If you still don’t want fly launch
or fly deploy
to create two Machines, then you can use the --ha
option to turn off this feature.
Create one Machine for a new app:
fly launch --ha=false
Create one Machine on first deploy or when your app is scaled down to zero Machines:
fly deploy --ha=false
Scale down an app to one Machine:
fly scale count 1
For apps with more than one process, refer to Scale a process group horizontally.
Automatically start and stop Machines
Automatic start and stop works for process groups with services defined. This feature enables you to have multiple Machines that only run when needed.
Fly Proxy can start and stop existing Machines based on incoming requests, so that your app can accommodate bursts in demand without keeping extra Machines running constantly. And if your app needs to have one or more Machines always running in your primary region, then you can set a minimum number of machines to keep running. Fly Proxy is also responsible for load balancing.
Default settings for new apps created using the fly launch
command: automatically start and automatically stop Fly Machines, and minimum machines running is zero.
Default settings for some existing apps (or any apps that don’t have these settings in fly.toml
): automatically start but don’t automatically stop Fly Machines.
Learn more about how Fly Proxy autostop/autostart works and how to configure it.
Health check-based routing
Fly Proxy routes network connections away from Machines that are failing health checks.

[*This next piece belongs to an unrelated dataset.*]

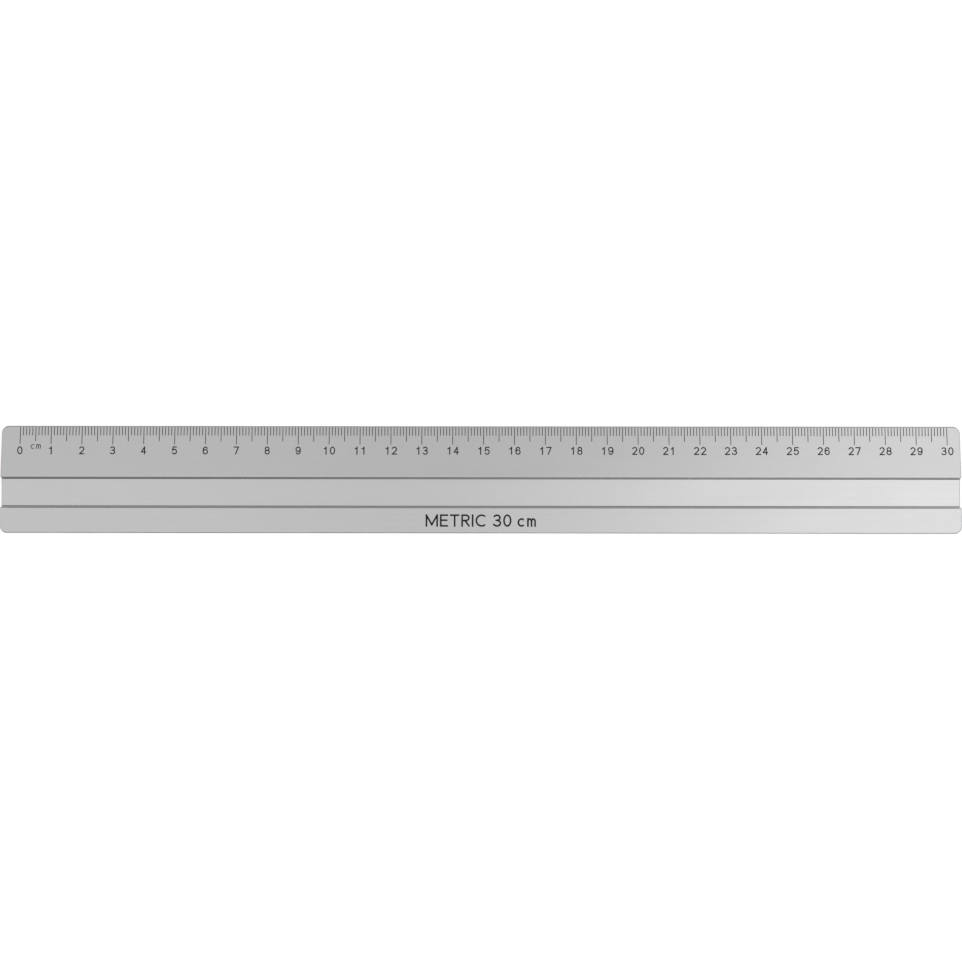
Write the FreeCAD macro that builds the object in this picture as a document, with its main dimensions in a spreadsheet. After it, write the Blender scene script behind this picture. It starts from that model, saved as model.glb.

Health check-based routing works for process groups with services defined and is based on the configuration of services.tcp_checks
or services.http_checks
in your app’s fly.toml
file.
If the configured health checks are failing for a Machine, then the proxy doesn’t route network connections to that Machine. The proxy routes connections to a healthy Machine instead. If there aren’t any healthy Machines, then the connection will block, waiting for a Machine to become healthy.
Health check-based routing doesn’t work for the top-level health checks defined in the checks
section of fly.toml, because the top-level checks don’t apply to specific services.